Instruction: Restate, exactly and only, the lines from the first through the line containing "tint_span: ClassVar[tuple[float, float]]".

((

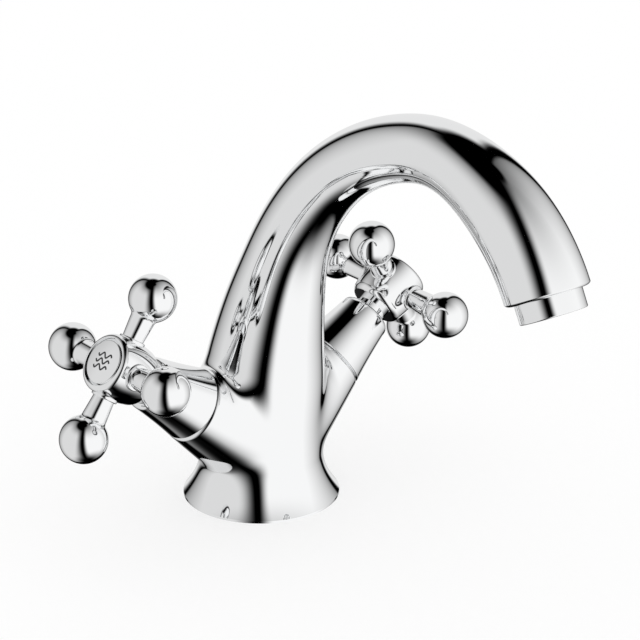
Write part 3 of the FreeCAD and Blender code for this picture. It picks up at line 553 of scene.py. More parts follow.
@dataclass(frozen=True)
class Finish:
    """A surface finish; each kind fills in its own nodes.

    Args:
        name: Name of the material.
        colour: Linear colour of the surface.
        metallic: One for metals.
        low: Lowest roughness.
        high: Highest roughness.
    """

    name: str
    colour: tuple[float, float, float]
    metallic: float = 0.0
    low: float = 0.3
    high: float = 0.5
    cloud_scale: ClassVar[float]
    fine_scale: ClassVar[float]
    tint_span: ClassVar[tuple[float, float]] = (0.3, 0.7)

    def material(self) -> bpy.types.Material:
        """Builds the material on first use.

        Returns:
            The material.
        """
        if self.name in bpy.data.materials:
            return bpy.data.materials[self.name]
        made, sheet, out = bare_material(self.name)
        bare = {"Base Color": (*self.colour, 1.0), "Metallic": self.metallic}
        shader = sheet.node("ShaderNodeBsdfPrincipled", bare)
        sheet.feed(out, {"Surface": shader.outputs["BSDF"]})
        self.dress(sheet, shader)
        return made

    def dress(self, sheet: NodeSheet, shader: bpy.types.Node) -> None:
        """Adds what the finish shows beyond its colour.

        Args:
            sheet: Sheet on the material's tree.
            shader: The material's shader.
        """
        raise NotImplementedError

    def haze(self, sheet: NodeSheet, shader: bpy.types.Node) -> bpy.types.NodeSocket:
        """Lets the handling haze drive the roughness.

        Args:
            sheet: Sheet on the material's tree.
            shader: The material's shader.

        Returns:
            The height of the haze.
        """
        inputs = {"Clouds": self.cloud_scale, "Fine": self.fine_scale, "Low": self.low, "High": self.high}
        made = sheet.node("ShaderNodeGroup", node_tree=SharedEffects.handling())
        sheet.feed(made, inputs)
        sheet.feed(shader, {"Roughness": made.outputs["Roughness"]})
        return made.outputs["Height"]

    def bump(
        self, sheet: NodeSheet, shader: bpy.types.Node, height: bpy.types.NodeSocket, depth: float
    ) -> None:
        """Lets a height raise the surface.

        Args:
            sheet: Sheet on the material's tree.
            shader: The material's shader.
            height: Height between 0 and 1.
            depth: What a height of 1 is, in metres.
        """
        raised = sheet.node("ShaderNodeBump", {"Distance": depth, "Height": height})
        sheet.feed(shader, {"Normal": raised.outputs["Normal"]})

    def tint(
        self, sheet: NodeSheet, shader: bpy.types.Node, mask: bpy.types.NodeSocket, share: float
    ) -> None:
        """Lets a mask darken the colour.

        Args:
            sheet: Sheet on the material's tree.
            shader: The material's shader.
            mask: Mask, dark where it is low.
            share: The most that is taken from the colour.
        """
        ramp = sheet.node("ShaderNodeValToRGB", {"Fac": mask})
        for stop, place, level in zip(ramp.color_ramp.elements, self.tint_span, (1 - share, 1.0)):
            stop.position = place
            stop.color = (*(part * level for part in self.colour), 1.0)
        sheet.feed(shader, {"Base Color": ramp.outputs["Color"]})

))

Solution to this exercise:
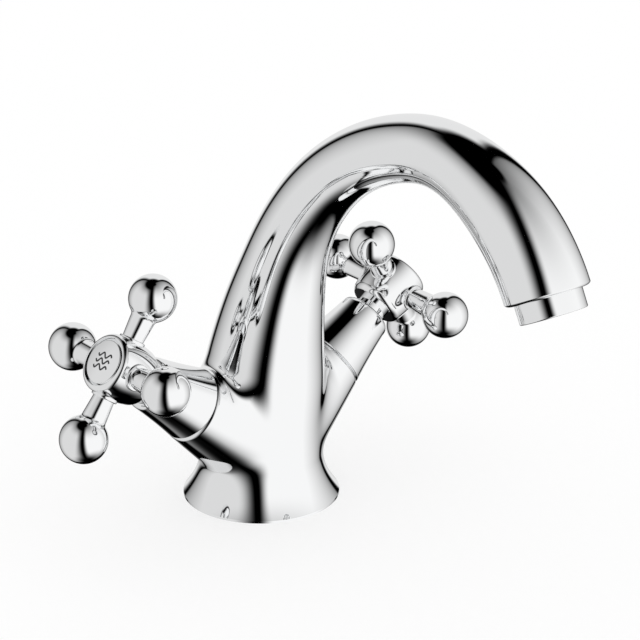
Write part 3 of the FreeCAD and Blender code for this picture. It picks up at line 553 of scene.py. More parts follow.
@dataclass(frozen=True)
class Finish:
    """A surface finish; each kind fills in its own nodes.

    Args:
        name: Name of the material.
        colour: Linear colour of the surface.
        metallic: One for metals.
        low: Lowest roughness.
        high: Highest roughness.
    """

    name: str
    colour: tuple[float, float, float]
    metallic: float = 0.0
    low: float = 0.3
    high: float = 0.5
    cloud_scale: ClassVar[float]
    fine_scale: ClassVar[float]
    tint_span: ClassVar[tuple[float, float]] = (0.3, 0.7)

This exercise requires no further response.